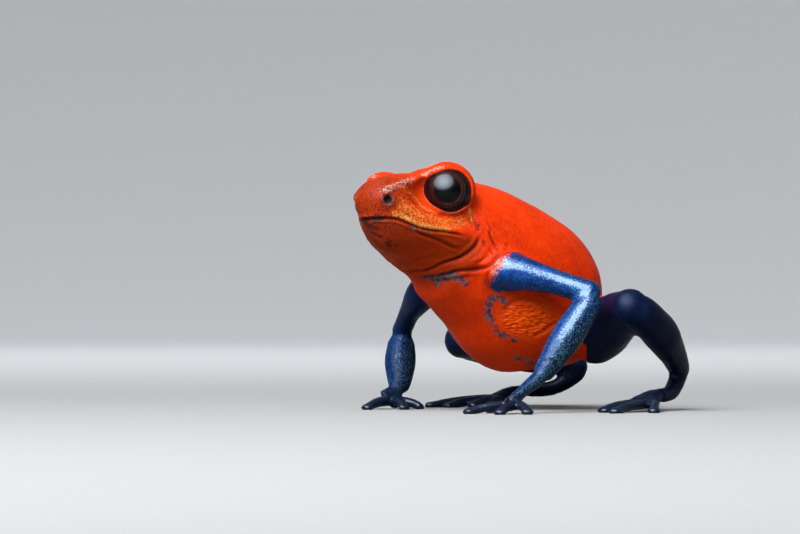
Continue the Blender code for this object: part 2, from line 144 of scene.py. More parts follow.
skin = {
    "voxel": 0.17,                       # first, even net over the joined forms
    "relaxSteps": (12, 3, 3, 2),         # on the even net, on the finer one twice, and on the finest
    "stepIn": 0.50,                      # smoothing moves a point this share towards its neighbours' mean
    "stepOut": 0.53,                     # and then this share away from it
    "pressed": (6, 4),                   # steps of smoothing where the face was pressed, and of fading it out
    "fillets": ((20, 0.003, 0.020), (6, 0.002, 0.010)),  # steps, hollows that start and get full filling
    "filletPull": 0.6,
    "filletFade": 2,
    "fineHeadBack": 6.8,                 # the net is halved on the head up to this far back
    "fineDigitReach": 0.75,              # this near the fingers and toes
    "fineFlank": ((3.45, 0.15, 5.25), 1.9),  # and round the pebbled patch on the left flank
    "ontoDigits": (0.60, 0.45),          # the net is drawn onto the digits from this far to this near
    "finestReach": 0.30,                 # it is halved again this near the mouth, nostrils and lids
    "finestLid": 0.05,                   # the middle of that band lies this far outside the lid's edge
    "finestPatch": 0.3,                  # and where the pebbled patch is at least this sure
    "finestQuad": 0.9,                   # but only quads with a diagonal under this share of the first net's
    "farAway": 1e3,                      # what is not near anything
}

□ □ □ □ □

> Task objective
Reproduce the data, keeping every line exactly the same.

> Solution
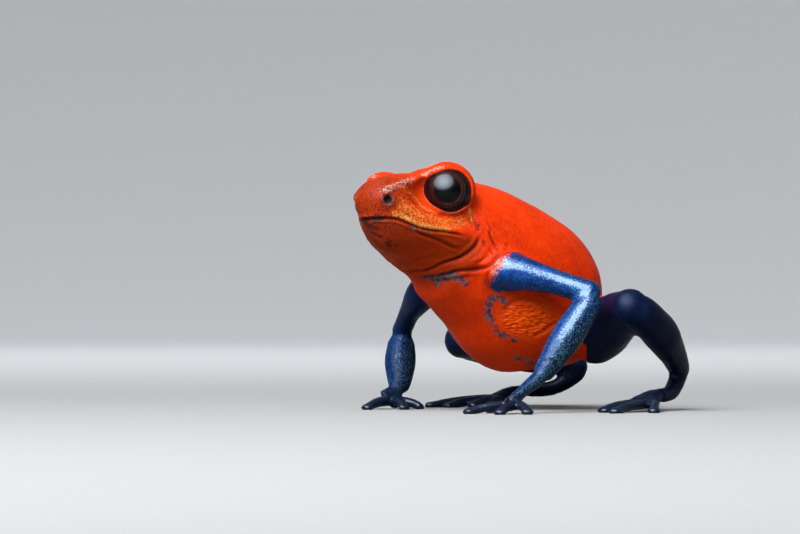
Continue the Blender code for this object: part 2, from line 144 of scene.py. More parts follow.
skin = {
    "voxel": 0.17,                       # first, even net over the joined forms
    "relaxSteps": (12, 3, 3, 2),         # on the even net, on the finer one twice, and on the finest
    "stepIn": 0.50,                      # smoothing moves a point this share towards its neighbours' mean
    "stepOut": 0.53,                     # and then this share away from it
    "pressed": (6, 4),                   # steps of smoothing where the face was pressed, and of fading it out
    "fillets": ((20, 0.003, 0.020), (6, 0.002, 0.010)),  # steps, hollows that start and get full filling
    "filletPull": 0.6,
    "filletFade": 2,
    "fineHeadBack": 6.8,                 # the net is halved on the head up to this far back
    "fineDigitReach": 0.75,              # this near the fingers and toes
    "fineFlank": ((3.45, 0.15, 5.25), 1.9),  # and round the pebbled patch on the left flank
    "ontoDigits": (0.60, 0.45),          # the net is drawn onto the digits from this far to this near
    "finestReach": 0.30,                 # it is halved again this near the mouth, nostrils and lids
    "finestLid": 0.05,                   # the middle of that band lies this far outside the lid's edge
    "finestPatch": 0.3,                  # and where the pebbled patch is at least this sure
    "finestQuad": 0.9,                   # but only quads with a diagonal under this share of the first net's
    "farAway": 1e3,                      # what is not near anything
}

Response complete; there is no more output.